System requirements
Functional:
- upload/download files from multiple devices
- file changes synced among all the devices
- file versioning
Non-Functional:
- high availability
- high reliability, file lose isn't toleranted
- robost
Capacity estimation
Suppose we have 100M users/10M DAU. Each of them create 10 files a day. 10MB in average and it could be 1KB - 100GB
API design
GetFile(file_name)
CreateFile(file_name, content)
Database design
User(user_id, email....)
File(file_id,file_name, file_version, user_id)
Chunk(chunk_id, file_id, )
Devices(device_id, user_id, )
High-level design
We basically split into 3 big modules:
Metadata Server:
- CRUD files metadata
- Fanout any file updates to notification server
Chunk Server:
- deduplicate file chunks
- upload chunks to cloud storage
- update per-file chunk information to metadata server
notification server
- poll the file updates from the metadata server and send notification to the clients through long polling
Request flows
Uploading path:
- The clients calls the metadata server first to creat a file and marked it as `Uploading`
- The clients calls the chunk server to send data
- The chunk server forward data to cloud storage
- when fowarding is down, the chunk server call metadata server to update the chunk information and mark it as `Ready`. Also, it responds client with OK
Notification path:
- The notification server gets called and it notifies the client with the updates
Downloading path:
- the clients call the metadata server to get the metadata informtion
- download the chunks from the chunk server
- the chunk server gets the chunk information from metadata server
- the client downloads all the chunk from the chunk server and compose the file in local
Detailed component design
Chunk servers.
- parallel uploading: first of all we can split a big files into small chunks, let's say 10MB each. It can be done on the client side so that the client can fully utilize the network bandwidth. Same for the chunk server to the cloud storage hop
- data deduplication: chunk servers can calculate the hash value of each chunks and do a dedup by looking up the metadata server. This should be pretty common in file versioning where there could be very small edition on one files.
- data integrity: we can ask the client to calculate the hash value, sent to the metatadata server and the chunk server to calculate that again to ensure the data isn't corrupted. If yes, we have to ask clients to resend corrupted chunks.
Polling/Long-polling/Websockets
- The notification between the notification server and the client can be supported by multiple ways. Here polling may be not ideal as it is waste of resource. As for long-polling and websockets, it depends. Websockets is more performant but relatively complicated protocol than long-polling.
How to save storage cost?
- data deduplicate: mentioned above
- set version limit: we can set a limit for versions. Beyond certain limit, we don't support them.

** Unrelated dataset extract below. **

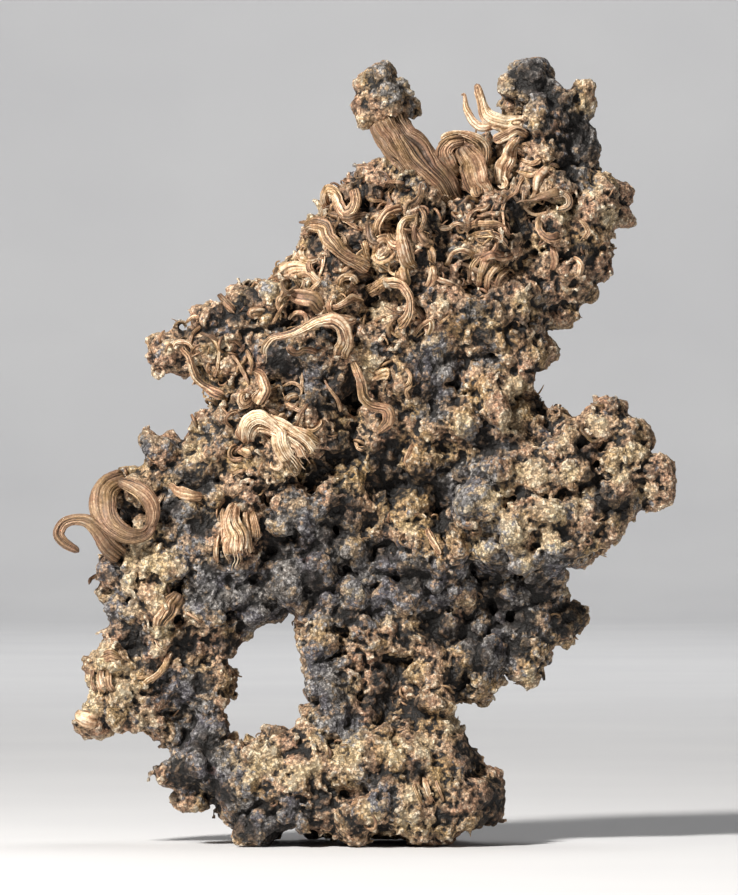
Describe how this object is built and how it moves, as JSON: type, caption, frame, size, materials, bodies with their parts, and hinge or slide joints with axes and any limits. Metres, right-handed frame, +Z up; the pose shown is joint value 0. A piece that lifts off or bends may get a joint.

- use cold storage: this is a feature of Cloud Storage, we can let Cloud Storage to transfer the data that hasn't been accessed for 2 weeks to cold storage.
Data replication/durability
Normally, we can relies on the Cloud Storage's data replication for our durability. Usually they already did that by replication and we don't need to do that again.
Failure scenarios/bottlenecks
It is possible transimission failed between client and chunk server side or the chunk server to cloud storage side. As mentioned above, we use the database status tracking if the uploading is sucess or not and use checksum to decide if the data is corrupted or not. Otherwise we have to ask clients to retry with exponential back-off
Sharding: we need to shard our metadata DB in the future. Apparently we can shard by file_id. The another option is user_id. The advantage of using file_id is to prevent hotspot issue though sharding by user_id is better during fanout.
Future improvements
We can add monitoring to monitor our service SLA. It should be very reliable.